» **Dataset extract**:
---*---

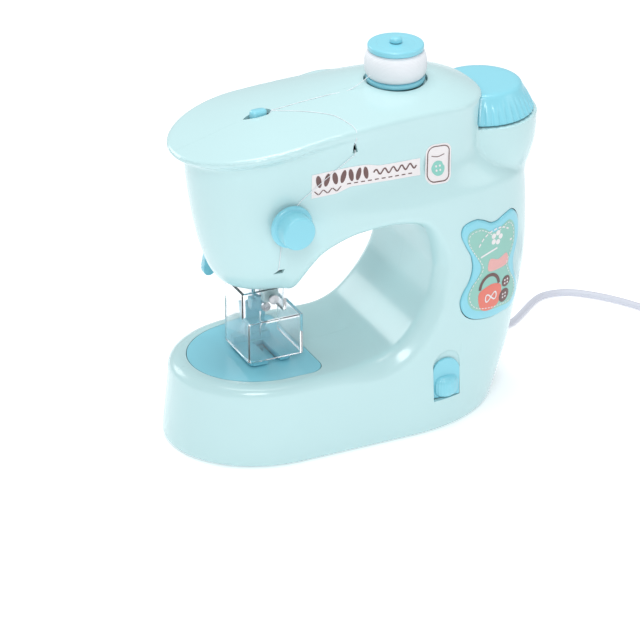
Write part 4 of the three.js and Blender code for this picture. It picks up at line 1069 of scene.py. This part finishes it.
def make_spool():
    base = spool_low[2]
    profile = [
        (2.4, 0), (13.7, 0), (14, 0.5), (14, 2.1), (5.4, 2.6), (5.4, 15.4), (12.8, 15.6), (13.4, 16.2),
        (13.4, 18), (12.9, 18.6), (9.2, 18.7), (8.9, 18.55), (8.6, 18.7), (2.4, 18.7),
    ]
    ring = rounded(profile, 0.45)
    spool = new_piece("spool_body", *revolved(ring, 128, (SPOOL_X, 0, base)), BLUE)
    settle(spool, "spool", "blue_plastic", "spool")
    swell = [
        (5.6, 2.75), (13.2, 2.75), (14.1, 3.9), (14.6, 5.4), (14.85, 7.2), (14.9, 9), (14.8, 10.8),
        (14.5, 12.6), (13.9, 14.2), (12.9, 15.3), (5.6, 15.3),
    ]
    thread = new_piece("thread_barrel", *revolved(swell, 128, (SPOOL_X, 0, base)), THREAD, 60)
    settle(thread, "spool", "thread", "spool_thread")
    top = box("spool_pin")[1][2]
    seat_top = base - 0.6
    pin = [
        (0, seat_top - 9), (4.6, seat_top - 9), (4.6, seat_top - 5.6), (2, seat_top - 5.6), (2, top - 2.8),
        (2.9, top - 2.8), (3.05, top - 2.2), (2.9, top - 1.1), (2.3, top - 0.35), (1.3, top - 0.05), (0, top),
    ]
    points, faces = revolved(rounded(pin, 0.3), 64, (SPOOL_X, 0, 0))
    settle(new_piece("pin_body", points, faces, BLUE), "machine", "blue_plastic", "spool_pin")
    seat = [
        (2.65, seat_top - 5), (14.8, seat_top - 5), (14.8, seat_top - 0.4), (13.0, seat_top - 0.4),
        (13.0, seat_top - 2.6), (5, seat_top - 2.6), (5, seat_top), (2.65, seat_top),
    ]
    points, faces = revolved(rounded(seat, 0.3), 128, (SPOOL_X, 0, 0))
    settle(new_piece("seat_cup", points, faces, MINT), "machine", "mint_shell", "spool_seat")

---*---

» **Problem requirements**:
Give back all the data exactly as written.

» **Response**:
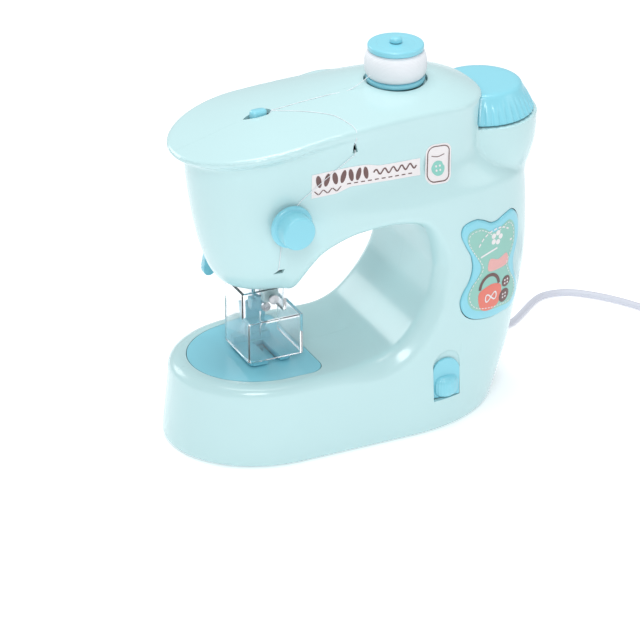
Write part 4 of the three.js and Blender code for this picture. It picks up at line 1069 of scene.py. This part finishes it.
def make_spool():
    base = spool_low[2]
    profile = [
        (2.4, 0), (13.7, 0), (14, 0.5), (14, 2.1), (5.4, 2.6), (5.4, 15.4), (12.8, 15.6), (13.4, 16.2),
        (13.4, 18), (12.9, 18.6), (9.2, 18.7), (8.9, 18.55), (8.6, 18.7), (2.4, 18.7),
    ]
    ring = rounded(profile, 0.45)
    spool = new_piece("spool_body", *revolved(ring, 128, (SPOOL_X, 0, base)), BLUE)
    settle(spool, "spool", "blue_plastic", "spool")
    swell = [
        (5.6, 2.75), (13.2, 2.75), (14.1, 3.9), (14.6, 5.4), (14.85, 7.2), (14.9, 9), (14.8, 10.8),
        (14.5, 12.6), (13.9, 14.2), (12.9, 15.3), (5.6, 15.3),
    ]
    thread = new_piece("thread_barrel", *revolved(swell, 128, (SPOOL_X, 0, base)), THREAD, 60)
    settle(thread, "spool", "thread", "spool_thread")
    top = box("spool_pin")[1][2]
    seat_top = base - 0.6
    pin = [
        (0, seat_top - 9), (4.6, seat_top - 9), (4.6, seat_top - 5.6), (2, seat_top - 5.6), (2, top - 2.8),
        (2.9, top - 2.8), (3.05, top - 2.2), (2.9, top - 1.1), (2.3, top - 0.35), (1.3, top - 0.05), (0, top),
    ]
    points, faces = revolved(rounded(pin, 0.3), 64, (SPOOL_X, 0, 0))
    settle(new_piece("pin_body", points, faces, BLUE), "machine", "blue_plastic", "spool_pin")
    seat = [
        (2.65, seat_top - 5), (14.8, seat_top - 5), (14.8, seat_top - 0.4), (13.0, seat_top - 0.4),
        (13.0, seat_top - 2.6), (5, seat_top - 2.6), (5, seat_top), (2.65, seat_top),
    ]
    points, faces = revolved(rounded(seat, 0.3), 128, (SPOOL_X, 0, 0))
    settle(new_piece("seat_cup", points, faces, MINT), "machine", "mint_shell", "spool_seat")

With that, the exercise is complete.